When you lack confidence, it impacts how you play. You know that feeling when things just don’t seem to be going your way? No matter what you try, it just doesn’t work out? The fear and anxiety of the ball coming your way can paralyse you with fear.
When you have an abundance of confidence, things just work. Everything you try works out and sometimes you look back and wonder how on earth it did. You’re in the zone. You’re on fire; and you have an abundance of energy. You wish you could play like this every weekend. You feel a great sense of autonomy and your confidence actually invigorates and inspires you.
How To Eliminate Your Fear of Calling for the Ball
Reflect on times when you’ve doubted yourself and take notice of your thoughts and feelings (both emotional and physical) that led to it. It’s important to recognise your indicators so you know when you’re experiencing them in the future.
Chunk your thinking up to gain more clarity. When you have a belief, which is limiting in the potential outcome, ask yourself, ‘What is this an example of?’ You’ll probably find that there is a theme or that your thought is pervasive across several areas of your life.
A mistake is a mistake and everyone makes them. Isolate your mistakes into single one-off instances. Beliefs can easily become pervasive if you let them and this can be detrimental to your success.

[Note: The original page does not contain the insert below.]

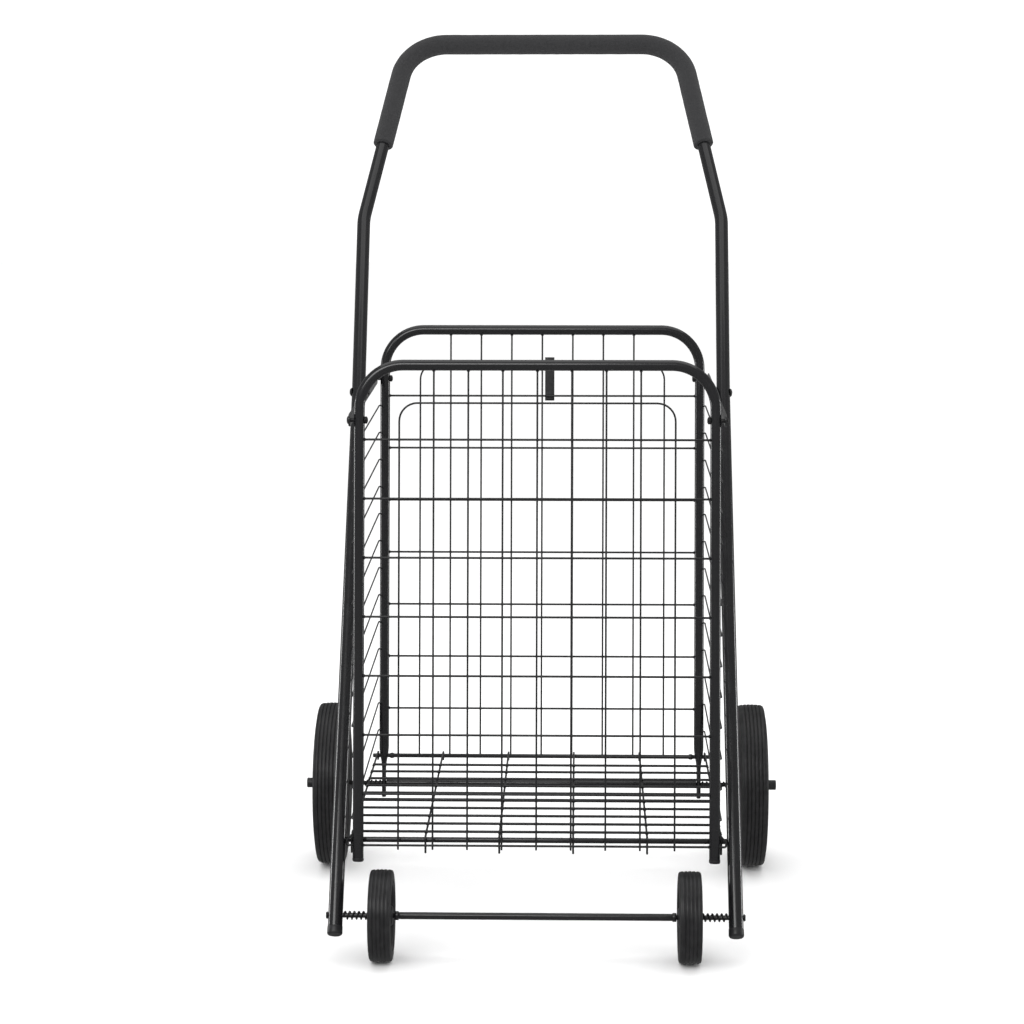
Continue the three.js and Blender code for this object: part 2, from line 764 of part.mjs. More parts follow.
const FRONT_SPRING = 4.15;
const REAR_SPRING = 4.1;
const SPRING_WIRE = 0.55;
const springRoom = SPRING_WIRE * Math.SQRT2 + GAP;
place(frontAxle, "front_axle", frontAxleShape(), steel);
for (const [sideName, side] of Object.entries(SIDES)) {
  const from = side * (FRONT_WHEEL_OUTER + springRoom);
  const to = side * (LEG_X - LEG_TUBE - springRoom);
  place(frontAxle, `front_spring_${sideName}`, spring(from, to, FRONT_SPRING, SPRING_WIRE, 5.5), steel);
  place(frontAxle, `front_wheel_${sideName}`, frontWheel(side), rubber);
}

// ---- Rear axle, sleeve, springs, wheels and caps ----
function rearAxleShape() {
  const end = AXLE_CAP_END - 4;
  return turned([[-end, 0], [-end, AXLE], [end, AXLE], [end, 0]], 8);
}

const FLAT_HALF = 2.9; // half the thickness of the rear frame's pressed ends
const SLEEVE = 4.4;
const sleeveEnd = FRAME_HALF_WIDTH - FLAT_HALF - GAP;

function rearSleeve() {
  const half = [[sleeveEnd, SLEEVE], [sleeveEnd, AXLE_HOLE]];
  return ring([...mirrored(half, -1), ...half], 8);
}

function axleCap(side) {
  const FLANGE = 7.4;
  const BODY = 5.8;
  const WALL_END = AXLE_CAP_END - 3.5;
  const from = REAR_WHEEL_OUTER + 1.5;
  const bore = AXLE + GAP;
  const outline = [
    [from, bore],
    [from, FLANGE],
    [from + 2, FLANGE],
    [from + 3, BODY],
    [AXLE_CAP_END - 2, BODY],
    [AXLE_CAP_END, BODY - 1.8],
    [AXLE_CAP_END, 0],
    [WALL_END, 0],
    [WALL_END, bore],
  ];
  return ring(mirrored(outline, side), 10);
}

place(rearAxle, "rear_axle", rearAxleShape(), steel);
place(rearAxle, "rear_sleeve", rearSleeve(), paint);
for (const [sideName, side] of Object.entries(SIDES)) {
  const from = side * (FRAME_HALF_WIDTH + FLAT_HALF + springRoom);
  const to = side * (REAR_WHEEL_INNER - springRoom);
  place(rearAxle, `rear_spring_${sideName}`, spring(from, to, REAR_SPRING, SPRING_WIRE, 6), steel);
  place(rearAxle, `rear_tyre_${sideName}`, rearTyre(side), rubber);
  place(rearAxle, `rear_hub_${sideName}`, rearHub(side), plastic);
  place(rearAxle, `rear_cap_${sideName}`, axleCap(side), plastic);
}

// The origin is on the floor, under the middle of the whole trolley.
trolley.updateMatrixWorld(true);
const middle = new THREE.Box3().setFromObject(trolley, true).getCenter(v3(0, 0, 0));
trolley.position.y = -middle.y;

export default trolley;
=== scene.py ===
import json
import math

import bpy
from mathutils import Matrix, Vector, noise

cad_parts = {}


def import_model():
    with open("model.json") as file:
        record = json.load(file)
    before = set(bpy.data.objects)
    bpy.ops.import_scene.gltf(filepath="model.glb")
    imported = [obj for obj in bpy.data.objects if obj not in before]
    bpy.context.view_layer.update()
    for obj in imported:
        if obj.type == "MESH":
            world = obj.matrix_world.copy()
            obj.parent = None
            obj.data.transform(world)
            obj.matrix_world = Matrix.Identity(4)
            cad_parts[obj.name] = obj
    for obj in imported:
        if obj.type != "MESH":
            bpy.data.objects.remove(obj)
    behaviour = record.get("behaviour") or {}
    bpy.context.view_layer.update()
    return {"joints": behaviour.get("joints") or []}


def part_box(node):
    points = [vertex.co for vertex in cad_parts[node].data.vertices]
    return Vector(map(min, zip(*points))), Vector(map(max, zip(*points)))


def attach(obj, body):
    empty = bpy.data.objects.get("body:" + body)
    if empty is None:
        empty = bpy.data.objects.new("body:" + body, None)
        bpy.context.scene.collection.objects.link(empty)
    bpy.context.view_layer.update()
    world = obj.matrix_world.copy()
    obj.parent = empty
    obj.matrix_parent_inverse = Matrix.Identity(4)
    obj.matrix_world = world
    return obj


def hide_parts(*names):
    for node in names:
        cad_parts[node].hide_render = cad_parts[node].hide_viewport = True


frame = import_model()

MM = 0.001
SIDES = {"left": -1, "right": 1}

# Driving dimensions in millimetres; a tube's, wire's, rod's, axle's or grip's own number is its radius.
# Basket frames and wire panels, with heights along the frame from the rear axle.
FRAME_X = 196
FRAME_TUBE = 6
FRAME_TOP = 565.6
FRAME_CORNER = 48
LINK_PIVOT = 505
FRONT_FOOT = 19
REAR_FOOT = -17
WIRE = 1.1
RUNG = 1.25
PANEL_PITCH = 38
RUNG_PITCH = 65
RUNGS = 7
TOP_RUNG = FRAME_TOP - 82
UPRIGHT_FOOT = 32.2
PANEL_FOOT = 37.2
ARCH_X = 4 * PANEL_PITCH
ARCH_TOP = FRAME_TOP - 41.7
CROSSING = 1.9
REAR_ROD = 2.5
REAR_ROD_HEIGHT = 34.4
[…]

Reflect on times when you’ve been successful - when things just worked and everything seemed effortless. Visualise specific instances and actually feel the feelings you felt in those moments. Write each and every instance down and below each, write how you felt at the time. Review these before each game and remind yourself of them throughout the game when you need it. Your mind needs as many meaningful examples as possible to create a belief.
Creating new beliefs requires challenging old, and often strong, beliefs. Changing your beliefs are like training muscles. It takes time and effort to practice. It won’t be easy. Be consistent and persistent. The benefits are well worth it.
Each time you do something well, celebrate it. Allow yourself to feel great about it. Use those new successes as new examples. Write them as broad affirmations. For example, if you take one really good contested mark, tell yourself that you are a really good contested mark. Use each contested mark from then on as examples for your mind.
To eliminate your fear of calling for the ball and enhance your on-field confidence, you need to manage your memories better. Remind yourself of more times when you’ve been successful; when you’re back has been against the wall and you’ve overcome adversity; and when things have seemed seamless and easy.
What strategies do you use to create a positive mindset when things aren’t going well?